::: GIVEN MATERIAL :::

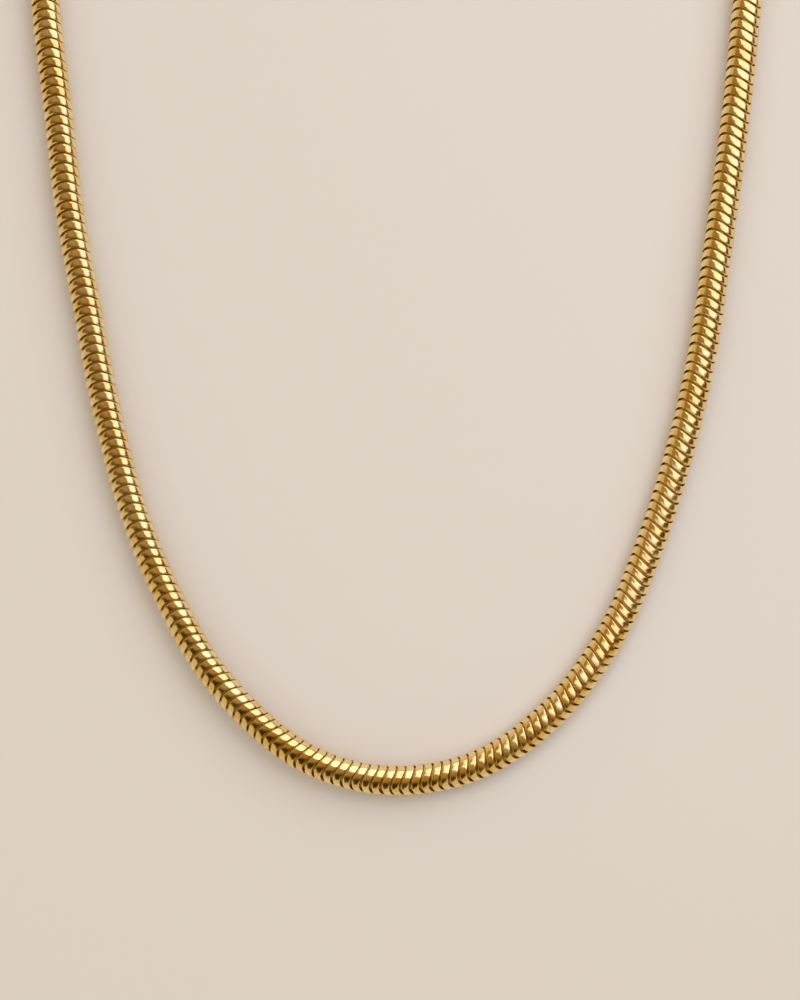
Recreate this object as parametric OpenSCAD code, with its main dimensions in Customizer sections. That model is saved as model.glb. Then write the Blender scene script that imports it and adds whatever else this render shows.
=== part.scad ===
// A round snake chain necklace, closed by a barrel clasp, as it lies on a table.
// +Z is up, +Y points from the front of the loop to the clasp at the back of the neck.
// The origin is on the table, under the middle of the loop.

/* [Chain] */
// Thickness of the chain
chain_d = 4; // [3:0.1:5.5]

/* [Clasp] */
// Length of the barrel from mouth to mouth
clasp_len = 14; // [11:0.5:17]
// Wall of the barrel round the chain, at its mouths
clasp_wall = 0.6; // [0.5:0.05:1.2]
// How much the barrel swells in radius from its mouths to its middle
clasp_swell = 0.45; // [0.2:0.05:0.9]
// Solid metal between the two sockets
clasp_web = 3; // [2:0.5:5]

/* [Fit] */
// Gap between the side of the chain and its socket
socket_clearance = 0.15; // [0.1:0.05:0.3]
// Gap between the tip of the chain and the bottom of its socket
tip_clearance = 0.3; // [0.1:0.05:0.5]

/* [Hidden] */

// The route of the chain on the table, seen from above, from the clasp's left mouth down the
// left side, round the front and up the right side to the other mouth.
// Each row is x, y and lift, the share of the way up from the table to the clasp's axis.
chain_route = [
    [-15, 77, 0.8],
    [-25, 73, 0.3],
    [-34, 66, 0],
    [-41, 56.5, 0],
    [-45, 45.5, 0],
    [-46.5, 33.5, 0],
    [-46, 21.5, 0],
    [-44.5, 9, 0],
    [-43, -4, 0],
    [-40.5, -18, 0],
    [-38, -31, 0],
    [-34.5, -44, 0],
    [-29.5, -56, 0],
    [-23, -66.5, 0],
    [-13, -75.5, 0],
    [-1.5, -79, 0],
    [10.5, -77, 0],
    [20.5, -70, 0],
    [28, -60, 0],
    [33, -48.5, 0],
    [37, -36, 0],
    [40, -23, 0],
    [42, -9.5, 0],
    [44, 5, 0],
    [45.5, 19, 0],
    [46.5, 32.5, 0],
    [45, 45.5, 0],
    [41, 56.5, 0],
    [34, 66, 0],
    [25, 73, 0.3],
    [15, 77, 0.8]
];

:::

TASK
Write out the listing once more, matching it exactly.

RESULT
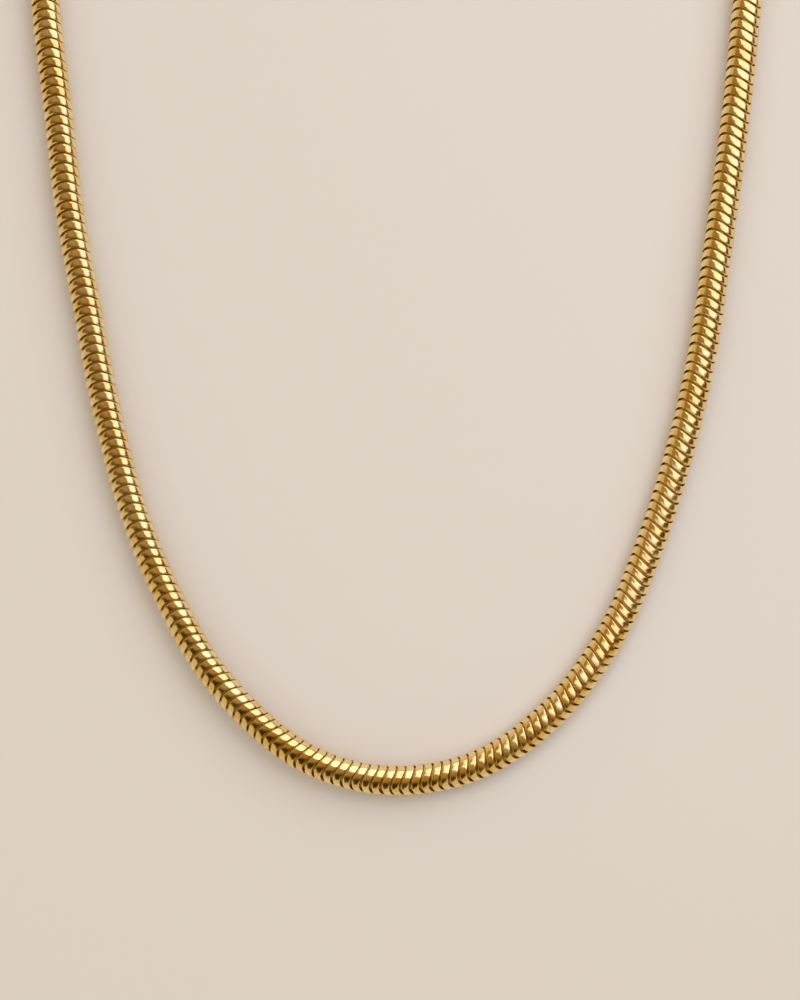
Recreate this object as parametric OpenSCAD code, with its main dimensions in Customizer sections. That model is saved as model.glb. Then write the Blender scene script that imports it and adds whatever else this render shows.
=== part.scad ===
// A round snake chain necklace, closed by a barrel clasp, as it lies on a table.
// +Z is up, +Y points from the front of the loop to the clasp at the back of the neck.
// The origin is on the table, under the middle of the loop.

/* [Chain] */
// Thickness of the chain
chain_d = 4; // [3:0.1:5.5]

/* [Clasp] */
// Length of the barrel from mouth to mouth
clasp_len = 14; // [11:0.5:17]
// Wall of the barrel round the chain, at its mouths
clasp_wall = 0.6; // [0.5:0.05:1.2]
// How much the barrel swells in radius from its mouths to its middle
clasp_swell = 0.45; // [0.2:0.05:0.9]
// Solid metal between the two sockets
clasp_web = 3; // [2:0.5:5]

/* [Fit] */
// Gap between the side of the chain and its socket
socket_clearance = 0.15; // [0.1:0.05:0.3]
// Gap between the tip of the chain and the bottom of its socket
tip_clearance = 0.3; // [0.1:0.05:0.5]

/* [Hidden] */

// The route of the chain on the table, seen from above, from the clasp's left mouth down the
// left side, round the front and up the right side to the other mouth.
// Each row is x, y and lift, the share of the way up from the table to the clasp's axis.
chain_route = [
    [-15, 77, 0.8],
    [-25, 73, 0.3],
    [-34, 66, 0],
    [-41, 56.5, 0],
    [-45, 45.5, 0],
    [-46.5, 33.5, 0],
    [-46, 21.5, 0],
    [-44.5, 9, 0],
    [-43, -4, 0],
    [-40.5, -18, 0],
    [-38, -31, 0],
    [-34.5, -44, 0],
    [-29.5, -56, 0],
    [-23, -66.5, 0],
    [-13, -75.5, 0],
    [-1.5, -79, 0],
    [10.5, -77, 0],
    [20.5, -70, 0],
    [28, -60, 0],
    [33, -48.5, 0],
    [37, -36, 0],
    [40, -23, 0],
    [42, -9.5, 0],
    [44, 5, 0],
    [45.5, 19, 0],
    [46.5, 32.5, 0],
    [45, 45.5, 0],
    [41, 56.5, 0],
    [34, 66, 0],
    [25, 73, 0.3],
    [15, 77, 0.8]
];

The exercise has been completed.